Lists of objects with name keys are matched by name to avoid false positives from container reordering or sidecar injection. Lists without stable identifiers fall back to positional comparison.
The tool operates on a single kubeconfig context. Running across multiple clusters requires running separate instances.
The tool reports to stdout and logs. Integrating with systems like Prometheus, PagerDuty, or Slack is out of scope. The JSON output can be piped to those systems.
Manifests are expected to be plain YAML. Template rendering is treated as a separate concern.
A small recursive diff keeps the implementation easy to follow and avoids introducing an external dependency. deepdiff is more feature-rich, but adds complexity that isn’t necessary for this scope.
Replace is predictable: the body you send becomes the new state. The tradeoff is that it can overwrite fields managed by other controllers, which is why ignored fields are preserved. Server-side apply is the safer production path.

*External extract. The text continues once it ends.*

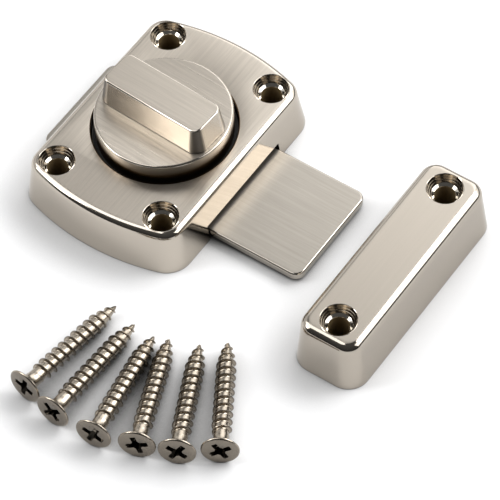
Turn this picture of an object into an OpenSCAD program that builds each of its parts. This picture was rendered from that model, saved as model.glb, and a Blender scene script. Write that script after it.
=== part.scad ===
// Surface door latch. A turn knob drives a flat bolt through a low drafted case, towards a box keeper.
// The origin is the centre of the case's screw holes on its back face.
// +X is the way the bolt is thrown, +Z points away from the door. Millimetres.

/* [Case] */
// Length of the case at its back face
case_l = 63.5; // [62:0.5:80]
// Width of the case at its back face, from slot to slot
case_w = 45.5; // [44:0.5:56]
// Height of the case above the door
case_h = 12.2; // [11.8:0.1:18]
// Radius of the case's upright corners at its back face
case_corner_r = 6.5; // [4:0.5:9]
// Radius of the bowed end walls
case_bow_r = 62.5; // [45:0.5:150]
// Slope of the case's outer walls from upright, in degrees
case_draft = 8.6; // [4:0.2:9]
// Rounding along the top edge of the case
case_edge_r = 1.9; // [0.8:0.1:2]
// Thickness of the roof between the knob's recess and the works
roof_t = 1.8; // [1.2:0.1:2]
// Depth of the round recess that the knob sits in
recess_depth = 2.3; // [1.6:0.1:2.4]
// Headroom of the slot in the side walls above the bolt
slot_head = 1.4; // [0.8:0.1:2.5]

/* [Screw holes] */
// Distance between the case's screw holes across the width
hole_dx = 30; // [28:0.5:32]
// Distance between the case's screw holes along the length
hole_dy = 45; // [44:0.5:47]
// Diameter of the plain part of every screw hole
hole_d = 4.9; // [4.4:0.1:5]
// Diameter of the mouth of every screw hole
rim_d = 8.9; // [8.4:0.1:9]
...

The current implementation fetches each configured resource by name, which works fine for a small manifest set. At scale, this would move to informers and a work queue.
Add StatefulSet to SUPPORTED_KINDS, implement _get, _create, and _replace in kubernetes_client.py, and add test coverage. The diff and normalization logic remains unchanged.
Because the cost of an unintended apply is higher than the cost of requiring one extra flag. Any tool that modifies cluster state should require explicit opt-in.